- Supplied records -
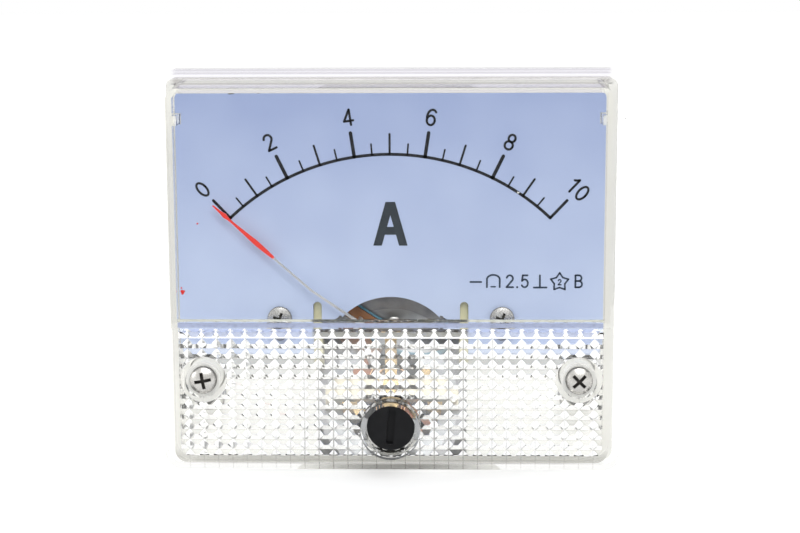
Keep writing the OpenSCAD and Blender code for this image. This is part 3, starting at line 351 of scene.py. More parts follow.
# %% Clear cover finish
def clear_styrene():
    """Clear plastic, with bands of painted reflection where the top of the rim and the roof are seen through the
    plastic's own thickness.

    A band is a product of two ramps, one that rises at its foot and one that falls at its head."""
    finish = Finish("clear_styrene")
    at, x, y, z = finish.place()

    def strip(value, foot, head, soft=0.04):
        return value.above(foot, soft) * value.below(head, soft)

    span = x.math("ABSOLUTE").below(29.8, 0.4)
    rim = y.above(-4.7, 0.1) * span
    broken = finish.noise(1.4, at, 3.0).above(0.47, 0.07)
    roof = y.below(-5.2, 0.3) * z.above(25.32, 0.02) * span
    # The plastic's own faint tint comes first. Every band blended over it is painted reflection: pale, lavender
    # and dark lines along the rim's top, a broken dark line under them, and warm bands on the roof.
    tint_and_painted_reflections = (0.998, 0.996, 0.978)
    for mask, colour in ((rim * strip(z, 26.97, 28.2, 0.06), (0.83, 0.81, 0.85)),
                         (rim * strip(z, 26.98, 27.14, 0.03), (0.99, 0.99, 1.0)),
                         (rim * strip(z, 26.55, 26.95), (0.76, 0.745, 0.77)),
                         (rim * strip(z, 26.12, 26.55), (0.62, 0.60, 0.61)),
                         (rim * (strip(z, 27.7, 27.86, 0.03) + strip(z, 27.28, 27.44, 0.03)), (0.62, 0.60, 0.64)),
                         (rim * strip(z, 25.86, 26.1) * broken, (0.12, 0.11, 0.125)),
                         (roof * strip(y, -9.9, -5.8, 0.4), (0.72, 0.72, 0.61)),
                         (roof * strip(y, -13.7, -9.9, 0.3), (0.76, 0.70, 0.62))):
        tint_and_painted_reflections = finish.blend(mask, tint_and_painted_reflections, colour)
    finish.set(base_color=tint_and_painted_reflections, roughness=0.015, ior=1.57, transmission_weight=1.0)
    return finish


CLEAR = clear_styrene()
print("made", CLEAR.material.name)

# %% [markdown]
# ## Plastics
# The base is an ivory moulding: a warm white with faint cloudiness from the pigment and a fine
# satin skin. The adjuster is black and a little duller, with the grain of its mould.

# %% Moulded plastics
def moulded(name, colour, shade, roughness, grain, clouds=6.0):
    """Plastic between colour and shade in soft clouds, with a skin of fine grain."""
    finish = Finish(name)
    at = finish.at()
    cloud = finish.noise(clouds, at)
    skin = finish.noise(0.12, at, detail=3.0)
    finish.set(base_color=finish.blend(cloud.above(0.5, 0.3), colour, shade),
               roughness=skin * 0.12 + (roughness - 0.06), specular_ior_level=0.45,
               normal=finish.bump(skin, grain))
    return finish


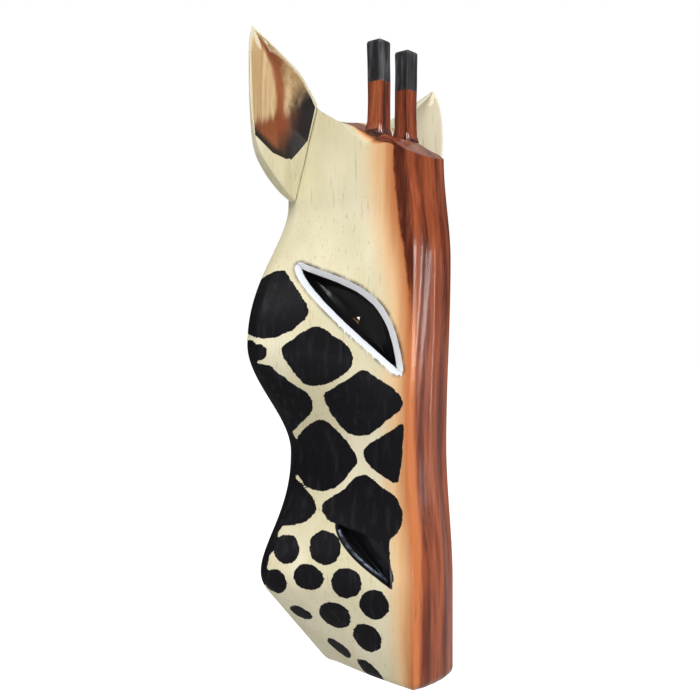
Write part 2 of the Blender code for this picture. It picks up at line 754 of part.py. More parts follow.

- The request -
Output each record exactly, leaving nothing out.

- Result of this exercise -
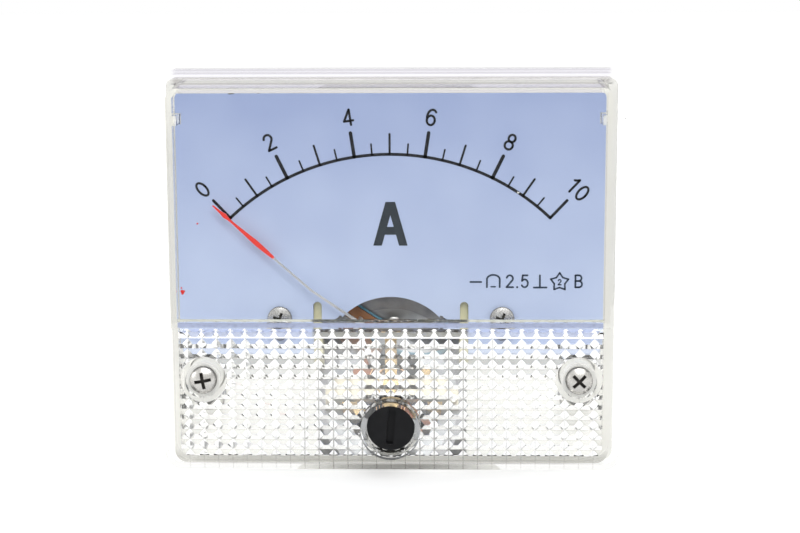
Keep writing the OpenSCAD and Blender code for this image. This is part 3, starting at line 351 of scene.py. More parts follow.
# %% Clear cover finish
def clear_styrene():
    """Clear plastic, with bands of painted reflection where the top of the rim and the roof are seen through the
    plastic's own thickness.

    A band is a product of two ramps, one that rises at its foot and one that falls at its head."""
    finish = Finish("clear_styrene")
    at, x, y, z = finish.place()

    def strip(value, foot, head, soft=0.04):
        return value.above(foot, soft) * value.below(head, soft)

    span = x.math("ABSOLUTE").below(29.8, 0.4)
    rim = y.above(-4.7, 0.1) * span
    broken = finish.noise(1.4, at, 3.0).above(0.47, 0.07)
    roof = y.below(-5.2, 0.3) * z.above(25.32, 0.02) * span
    # The plastic's own faint tint comes first. Every band blended over it is painted reflection: pale, lavender
    # and dark lines along the rim's top, a broken dark line under them, and warm bands on the roof.
    tint_and_painted_reflections = (0.998, 0.996, 0.978)
    for mask, colour in ((rim * strip(z, 26.97, 28.2, 0.06), (0.83, 0.81, 0.85)),
                         (rim * strip(z, 26.98, 27.14, 0.03), (0.99, 0.99, 1.0)),
                         (rim * strip(z, 26.55, 26.95), (0.76, 0.745, 0.77)),
                         (rim * strip(z, 26.12, 26.55), (0.62, 0.60, 0.61)),
                         (rim * (strip(z, 27.7, 27.86, 0.03) + strip(z, 27.28, 27.44, 0.03)), (0.62, 0.60, 0.64)),
                         (rim * strip(z, 25.86, 26.1) * broken, (0.12, 0.11, 0.125)),
                         (roof * strip(y, -9.9, -5.8, 0.4), (0.72, 0.72, 0.61)),
                         (roof * strip(y, -13.7, -9.9, 0.3), (0.76, 0.70, 0.62))):
        tint_and_painted_reflections = finish.blend(mask, tint_and_painted_reflections, colour)
    finish.set(base_color=tint_and_painted_reflections, roughness=0.015, ior=1.57, transmission_weight=1.0)
    return finish


CLEAR = clear_styrene()
print("made", CLEAR.material.name)

# %% [markdown]
# ## Plastics
# The base is an ivory moulding: a warm white with faint cloudiness from the pigment and a fine
# satin skin. The adjuster is black and a little duller, with the grain of its mould.

# %% Moulded plastics
def moulded(name, colour, shade, roughness, grain, clouds=6.0):
    """Plastic between colour and shade in soft clouds, with a skin of fine grain."""
    finish = Finish(name)
    at = finish.at()
    cloud = finish.noise(clouds, at)
    skin = finish.noise(0.12, at, detail=3.0)
    finish.set(base_color=finish.blend(cloud.above(0.5, 0.3), colour, shade),
               roughness=skin * 0.12 + (roughness - 0.06), specular_ior_level=0.45,
               normal=finish.bump(skin, grain))
    return finish


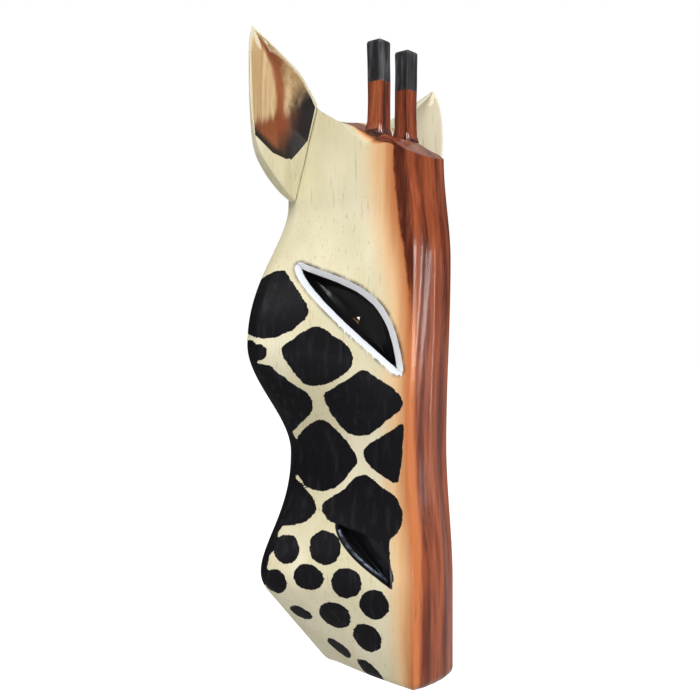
Write part 2 of the Blender code for this picture. It picks up at line 754 of part.py. More parts follow.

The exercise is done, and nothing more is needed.